Nada parecido a eso ocurrió, ostensiblemente. El BCRA remachó el cepo, restringe la venta de divisas a importadores aún a riesgo de que falten insumos, bicicletea cuanto pago puede e inventa trucos sin parar, pero no logra evitar que se le sigan escapando reservas. Con el oro incluido, el stock neto suma hoy unos US$ 5.100 millones y sin el oro, apenas araña 1.600 millones. Y como en diciembre cae un vencimiento con el Fondo Monetario de US$ 1.892 millones, para fin de año las cuentas reales estarán en rojo.

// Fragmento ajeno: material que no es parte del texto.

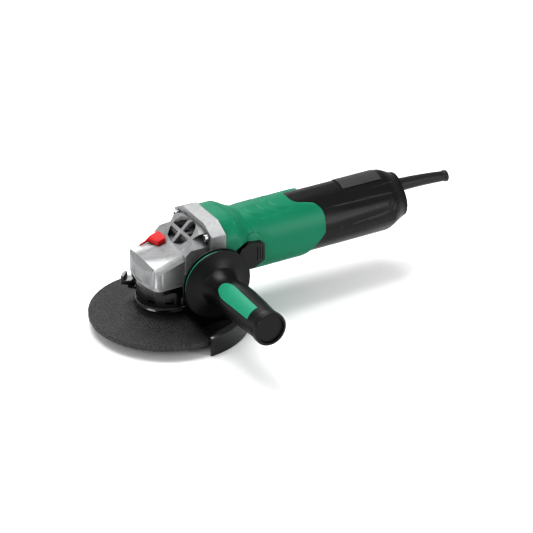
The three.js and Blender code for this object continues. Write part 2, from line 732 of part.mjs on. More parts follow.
function rearHousing() {
  let body = rearShell();
  const stations = [120, 200, 232, 247, rearEnd - 3.2];
  const inner = lofted(stations, (angle, x) => rearSection(angle, x) - rearWall, axisAt, 28);
  const slope = sidePrism(outline([[225, 20], [rearEnd + 4, 62.5], [rearEnd + 4, 0], [225, 0]]),
    -60, 60);
  body = body.subtract(inner.subtract(slope));
  body = body.subtract(sidePrism(jointOutline(touchGap), -60, 60));
  // recessed side panels, with two ribs left along their edges
  for (const side of [-1, 1]) {
    const panel = sidePrism(outline([[174, 64], [178, 74.5], [243, 74.5], [240, 55],
      [176, 55]]), side > 0 ? rearRadius - 0.9 : -50,
    side > 0 ? 50 : -rearRadius + 0.9);
    body = body.subtract(panel);
  }
  const belly = motorAxisHeight - rearRadius;
  body = body.add(block(216, 228, -9, 9, belly - 0.6, belly + 2.2));
  // inner wall that carries the rear bearing
  const carrier = tube(rearRadius - rearWall - 0.3, 4.8, 166, 168.5, 28)
    .add(tube(14, 11.3, 156.5, 167, 18));
  const web = carrier.subtract(block(-29, 29, -30, 30, 160, 170)
    .intersect(tube(26, 16, 160, 170, 16).subtract(block(-4, 4, -30, 30, 150, 175))));
  body = body.add(alongX(web));
  body = body.subtract(block(130, 176, -25.4, -22.8, rodLow - 0.6, rodHigh + 0.6));
  // hole for the sleeve in the rear wall
  body = body.subtract(alongX(tube(sleeveRootRadius + touchGap, 0, rearEnd - 8, rearEnd + 6, 16),
    sleeveHeight));
  return body;
}

function cableSleeve() {
  const stations = [rearEnd - 10, rearEnd - 3.6, 262, 275, 288, 300, 311, 312, sleeveEnd];
  const drop = (x) => {
    const t = Math.max(0, x - rearEnd) / (sleeveEnd - rearEnd);
    return sleeveHeight - sleeveDroop * t * t;
  };
  const section = (angle, x) => {
    if (x < rearEnd - 5) return sleeveRootRadius + 1.3;
    const t = Math.max(0, x - rearEnd) / (sleeveEnd - rearEnd);
    const lip = x > 311.5 ? 0.7 : 0;
    return sleeveRootRadius + (sleeveTipRadius - sleeveRootRadius) * t + lip;
  };
  const outer = lofted(stations, section, drop, 20);
  const open = stations.map((x, i) => (i === 0 ? x - 1 : x)).map((x) => (
    x === sleeveEnd ? x + 1 : x));
  return outer.subtract(lofted(open, () => sleeveBore, drop, 16));
}

function cordClamp() {
  const body = block(236, 243, -14, 14, sleeveHeight - 12, sleeveHeight - 4.5);
  return body.add(block(238, 241, -14, -9, sleeveHeight - 5, sleeveHeight + 6))
    .add(block(238, 241, 9, 14, sleeveHeight - 5, sleeveHeight + 6));
}

function switchModule() {
  return block(174, 198, -20, 6, 44, 72).subtract(block(180, 192, -21, -15, 48, 68));
}

function electronicsModule() {
  return block(202, 230, -16, 16, 44, 66).subtract(block(205, 227, -13, 13, 62, 67));
}

function ratingPlate() {
  const shell = sidePrism(outline([[188, 80], [188, 100], [232, 100], [232, 80]]), -11, 11);
  const grown = lofted([186, 200, 234], (angle, x) => rearSection(angle, x) + 0.7, axisAt, 32);
  const bare = lofted([185, 200, 235], (angle, x) => rearSection(angle, x) + 0.3, axisAt, 32);
  return grown.subtract(bare).intersect(shell);
}

// ---- guard -------------------------------------------------------------------------

const leverAngle = 137;        // degrees from +X towards +Y
const leverBase = 29;          // underside of the lever, over the collar's ear

function guardShell() {
  const inner = neckRadius + 0.4;
  const collar = inner + collarWall;
  let ring = turned([[inner, collarBottom - 1], [collar + 2.6, collarBottom - 1],
    [collar + 2.6, collarBottom + 0.4], [collar + 0.8, collarBottom + 1.4],
    [collar, collarBottom + 3], [collar, collarTop], [inner, collarTop],
    [inner, collarBottom - 1]], 48);
  const plate = turned([[inner, guardPlateTop - guardWall],
    [guardOuter - 5, guardPlateTop - guardWall],
    [guardOuter - guardWall - 0.8, guardPlateTop - 4.5],
    [guardOuter - guardWall, guardPlateTop - 7], [guardOuter - guardWall, guardSkirtBottom],
    [guardOuter, guardSkirtBottom], [guardOuter, guardPlateTop - 6],
    [guardOuter - 1.2, guardPlateTop - 2.5], [guardOuter - 4, guardPlateTop],
    [collar + 5, guardPlateTop], [collar + 2.2, collarBottom], [inner, collarBottom],
    [inner, guardPlateTop - guardWall]], 64);
  const far = guardOuter * 2;
  const reach = new THREE.Shape();
  reach.moveTo(4, 0);
  reach.lineTo(far * Math.cos(guardHalfAngle), -far * Math.sin(guardHalfAngle));
  reach.lineTo(far, -far);
  reach.lineTo(far, far);
  reach.lineTo(far * Math.cos(guardHalfAngle), far * Math.sin(guardHalfAngle));
  ring = ring.add(plate.intersect(planPrism(reach, -20, 30)));
  for (const angle of [-147, -112, 168, 92, 20]) {
    const slot = block(inner - 2, collar + 1, -3.6, 3.6, 25.5, 27.8).rotate(0, 0, angle);
    ring = ring.subtract(slot);
  }
  const ear = planPrism(outline([[inner - 1, -7], [collar + 7, -5.5], [collar + 8.2, 0],
    [collar + 7, 5.5], [inner - 1, 7]]), leverBase - 2.9, leverBase - touchGap)
    .subtract(tube(inner + 0.2, 0, 20, 40, 48));
  return ring.add(ear.rotate(0, 0, leverAngle));
}

function guardLever() {
  const root = neckRadius + 4.3;
  const arm = planPrism(outline([[root, -4.5], [root + 5, -6], [root + 11.4, -6],
    [root + 12, 0], [root + 11.4, 6], [root + 5, 6], [root, 4.5]]), leverBase, leverBase + 4.6);
  const tab = planPrism(outline([[root + 8.2, -6], [root + 11.4, -6], [root + 12, 0],
    [root + 11.4, 6], [root + 8.2, 6]]), leverBase + 1, leverBase + 8.6);
  return arm.add(tab).rotate(0, 0, leverAngle);
}

// ---- side handle -------------------------------------------------------------------

function handleStud() {
  return alongMinusY(tube(studRadius, 0, bossFace - 6.5, handleFlangeEnd + 10, 20), handleX,
    handleHeight);
}

function handlePlate() {
  const bore = studRadius + touchGap;
  return alongMinusY(turned([[bore, bossFace + touchGap], [11, bossFace + touchGap],
    [14, handlePlateStart - 4], [handleDiscRadius - 1, handlePlateStart],
    [handleDiscRadius, handlePlateStart + 1.5], [handleDiscRadius, damperStart - touchGap],
    [bore, damperStart - touchGap], [bore, bossFace + touchGap]], 32), handleX, handleHeight);
}

function handleDamper() {
  const bore = studRadius + touchGap;
  return alongMinusY(tube(handleDiscRadius - 1.6, bore, damperStart,
    handleFlangeStart - touchGap, 32), handleX, handleHeight);
}

/** Grip radius at a distance from the motor's middle plane. */
const gripProfile = [[25, 57], [19, 60], [15.6, 66], [14.9, 75], [15.8, 83], [17, 92],
  [17.3, 105], [16.6, 122], [15.3, 143], [16.2, 146.5], [16.4, 150], [16.2, gripEnd - 0.8],
  [15.6, gripEnd]];

function handleBody() {
  const bore = studRadius + touchGap;
  return alongMinusY(turned([[bore, handleFlangeStart], [handleDiscRadius - 1,
    handleFlangeStart], [handleDiscRadius, handleFlangeStart + 1], [handleDiscRadius - 0.3,
    handleFlangeEnd - 0.5], [handleDiscRadius - 4, handleFlangeEnd], ...gripProfile,
  [13.6, gripEnd], [13, gripEnd - 2], [0, gripEnd - 2], [0, handleFlangeEnd + 11],
  [bore, handleFlangeEnd + 11], [bore, handleFlangeStart]], 32), handleX, handleHeight);
}

/** Plan of a soft inlay: rounded towards the flange and square at its outer end. */
function inlayPlan(grow) {
  const shape = new THREE.Shape();
  shape.moveTo(-4 - grow, 78.5 - grow);
  shape.quadraticCurveTo(-8.2 - grow, 84, -8.4 - grow, 92);
  shape.lineTo(-7.2 - grow, 136 + grow);
  shape.lineTo(7.2 + grow, 136 + grow);
  shape.lineTo(8.4 + grow, 92);
  shape.quadraticCurveTo(8.2 + grow, 84, 4 + grow, 78.5 - grow);
  shape.quadraticCurveTo(0, 76.5 - grow, -4 - grow, 78.5 - grow);
  return shape;
}

function gripRod(extra) {
  const rod = gripProfile.map(([r, d]) => [r + extra, d]);
  return turned([[0, 57], ...rod, [0, gripEnd]], 32);
}

/** Cuts an inlay's place round the grip's own axis; spin is its angle about that axis. */
function inlayColumn(grow, spin) {
  const column = planPrism(inlayPlan(grow), 4, 40).rotate(90, 0, 0);
  return column.rotate(0, 0, spin);
}

function handleInlay(spin) {
  const skin = gripRod(0.25).subtract(gripRod(-1.6));
  return alongMinusY(skin.intersect(inlayColumn(0, spin)), handleX, handleHeight);
}

function handlePocket(spin) {
  const skin = gripRod(3).subtract(gripRod(-1.9));
  return alongMinusY(skin.intersect(inlayColumn(touchGap, spin)), handleX, handleHeight);
}

// ---- assembly ----------------------------------------------------------------------

add('gear_housing', gearHousing(), castAluminium());
add('bearing_cover', bearingCover(), blackSteel());
coverScrewPlaces.forEach(([x, y], i) => {
  add(`cover_screw_${i + 1}`, coverScrew(), brightSteel()).position.set(x, y, 0);
});
headScrewPlaces.forEach(([y, z], i) => {
  const screw = add(`head_screw_${i + 1}`, headScrew(), brightSteel());
  screw.rotation.set(0, Math.PI / 2, 0);
  screw.position.set(0, y, z);
});
add('lock_slide', lockSlide(), redPlastic());
add('lock_pin', lockPin(), brightSteel());
const spring = add('lock_spring', coilSpring(2.75, 0.35, 58, 64.5, 4), brightSteel());
spring.position.set(pinX, pinY, 0);

add('spindle', spindle(), brightSteel());
add('inner_flange', innerFlange(), brightSteel());
add('grinding_disc', grindingDisc(), grit());
add('clamping_nut', clampingNut(), brightSteel());
add('crown_gear', crownGear(), brightSteel());
add('needle_bush', tube(7.3, 4.7 + touchGap, 60.6, 67, 16), brightSteel());
const spindleRings = bearingRings(7.5 + touchGap, 17.5, 25, 36);
add('spindle_bearing_outer', spindleRings.outer, brightSteel());
add('spindle_bearing_inner', spindleRings.inner, brightSteel());
add('spindle_bearing_cage', spindleRings.cage, brightSteel());

add('armature_shaft', armatureShaft(), brightSteel());
add('armature_core', armatureCore(), lamination());
add('winding_front', windingEnd(71, stackStart - touchGap), copper());
add('winding_rear', windingEnd(stackEnd + touchGap, 134), copper());
add('commutator', commutator(), copper());
add('fan', fan(), blackPlastic());
add('pinion_gear', pinionGear(), brightSteel());
const frontRings = bearingRings(shaftRadius + touchGap, 16, 31, 40);
add('front_bearing_outer', alongX(frontRings.outer), brightSteel());
add('front_bearing_inner', alongX(frontRings.inner), brightSteel());
add('front_bearing_cage', alongX(frontRings.cage), brightSteel());
const rearRings = bearingRings(3.9 + touchGap, 11, 157, 164);
add('rear_bearing_outer', alongX(rearRings.outer), brightSteel());
add('rear_bearing_inner', alongX(rearRings.inner), brightSteel());
add('rear_bearing_cage', alongX(rearRings.cage), brightSteel());

add('motor_housing', motorHousing(), greenPlastic());
add('air_baffle', airBaffle(), blackPlastic());
add('stator_core', statorCore(), lamination());
add('field_coil_upper', fieldCoil(1), copper());
add('field_coil_lower', fieldCoil(-1), copper());
for (const [side, name] of [[1, 'right'], [-1, 'left']]) {
  add(`brush_holder_${name}`, brushHolder(side), brightSteel());
  add(`carbon_brush_${name}`, carbonBrush(side), carbon());
}
add('switch_slider', switchSlider(), blackPlastic());
add('switch_rod', switchRod(), blackPlastic());

add('rear_housing', rearHousing(), blackPlastic());
add('switch_module', switchModule(), blackPlastic());
add('electronics_module', electronicsModule(), resin());
add('cable_sleeve', cableSleeve(), blackRubber());
add('cord_clamp', cordClamp(), blackPlastic());
add('rating_plate', ratingPlate(), blackPlastic());

add('guard_shell', guardShell(), blackSteel());
add('guard_lever', guardLever(), blackSteel());

add('handle_stud', handleStud(), brightSteel());
add('handle_plate', handlePlate(), blackPlastic());
add('handle_damper', handleDamper(), greenPlastic());
const inlaySpins = { upper: 40, lower: 220 };
const pockets = Object.values(inlaySpins).map(handlePocket);
const grip = pockets.reduce((body, pocket) => body.subtract(pocket), handleBody());
add('handle_body', grip, blackPlastic());
for (const [name, spin] of Object.entries(inlaySpins)) {
  add(`handle_inlay_${name}`, handleInlay(spin), greenPlastic());
}

export default model;
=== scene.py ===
import json
import math
import bmesh
import bpy
from mathutils import Matrix, Vector
from mathutils.noise import noise


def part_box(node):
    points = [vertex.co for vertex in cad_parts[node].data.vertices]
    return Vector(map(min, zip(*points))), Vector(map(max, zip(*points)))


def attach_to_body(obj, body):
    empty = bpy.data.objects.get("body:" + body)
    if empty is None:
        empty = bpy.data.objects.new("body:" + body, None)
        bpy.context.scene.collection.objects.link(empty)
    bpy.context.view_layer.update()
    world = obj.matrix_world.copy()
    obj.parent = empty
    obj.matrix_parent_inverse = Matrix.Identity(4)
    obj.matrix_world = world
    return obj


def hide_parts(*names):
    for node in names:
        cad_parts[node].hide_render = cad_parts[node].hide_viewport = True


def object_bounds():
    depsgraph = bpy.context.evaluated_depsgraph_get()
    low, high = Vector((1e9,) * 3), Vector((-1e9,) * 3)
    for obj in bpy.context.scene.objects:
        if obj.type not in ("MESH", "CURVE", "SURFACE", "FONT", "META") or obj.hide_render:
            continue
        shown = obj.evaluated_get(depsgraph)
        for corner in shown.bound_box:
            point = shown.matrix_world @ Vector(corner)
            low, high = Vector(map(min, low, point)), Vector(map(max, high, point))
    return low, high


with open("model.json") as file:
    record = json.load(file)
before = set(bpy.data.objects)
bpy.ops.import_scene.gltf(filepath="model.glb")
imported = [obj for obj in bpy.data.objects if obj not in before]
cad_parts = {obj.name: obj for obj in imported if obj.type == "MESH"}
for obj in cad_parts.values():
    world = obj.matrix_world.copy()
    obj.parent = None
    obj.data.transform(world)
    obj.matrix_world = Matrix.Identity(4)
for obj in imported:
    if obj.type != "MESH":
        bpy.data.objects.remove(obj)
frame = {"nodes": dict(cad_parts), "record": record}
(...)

Enfrentado a este cuadro y a quienes agitan las banderas del no pago, Alberto Fernández ha resuelto acelerar las negociaciones con el FMI de modo de llegar a marzo con un acuerdo cerrado. Es que ese mes esperan obligaciones por US$ 2.873 millones con Fondo y US$ 2.000 millones del Club de París durante el primer trimestre y el tanque está vacío.

“Será con aval de Cristina o sin aval de Cristina”, cuentan los que dicen saber que desde el lunes el Presidente empezará a dar señales de autonomía y demostraciones de que él es quien conduce. Entre ellas, mantener y afianzar a Martín Guzmán contra la opinión de la Vicepresidenta.

La gran pregunta es que hará Cristina Kirchner y en qué lugar se pondrá. En palabras de las mismas fuentes, “si aceptará esa manera de integrarse al gobierno, si se mostrará prescindente o si hará de cuenta que no pasa nada y dejará solo a Alberto”.

Y la gran sospecha ancla en la posibilidad de que, aguijoneado por Estados Unidos, el directorio del FMI haya endurecido sus posiciones. Empezando por la brecha cambiaria y por el stock de reservas, esto es, por condiciones asociadas a la deuda que huelen a devaluación.

Pero con Fondo Monetario o sin Fondo Monetario, el verdadero problema será siempre el mismo: la interminable decadencia argentina, estructural, desigual, bajoneante y visible por donde se mire o se quiera mirar.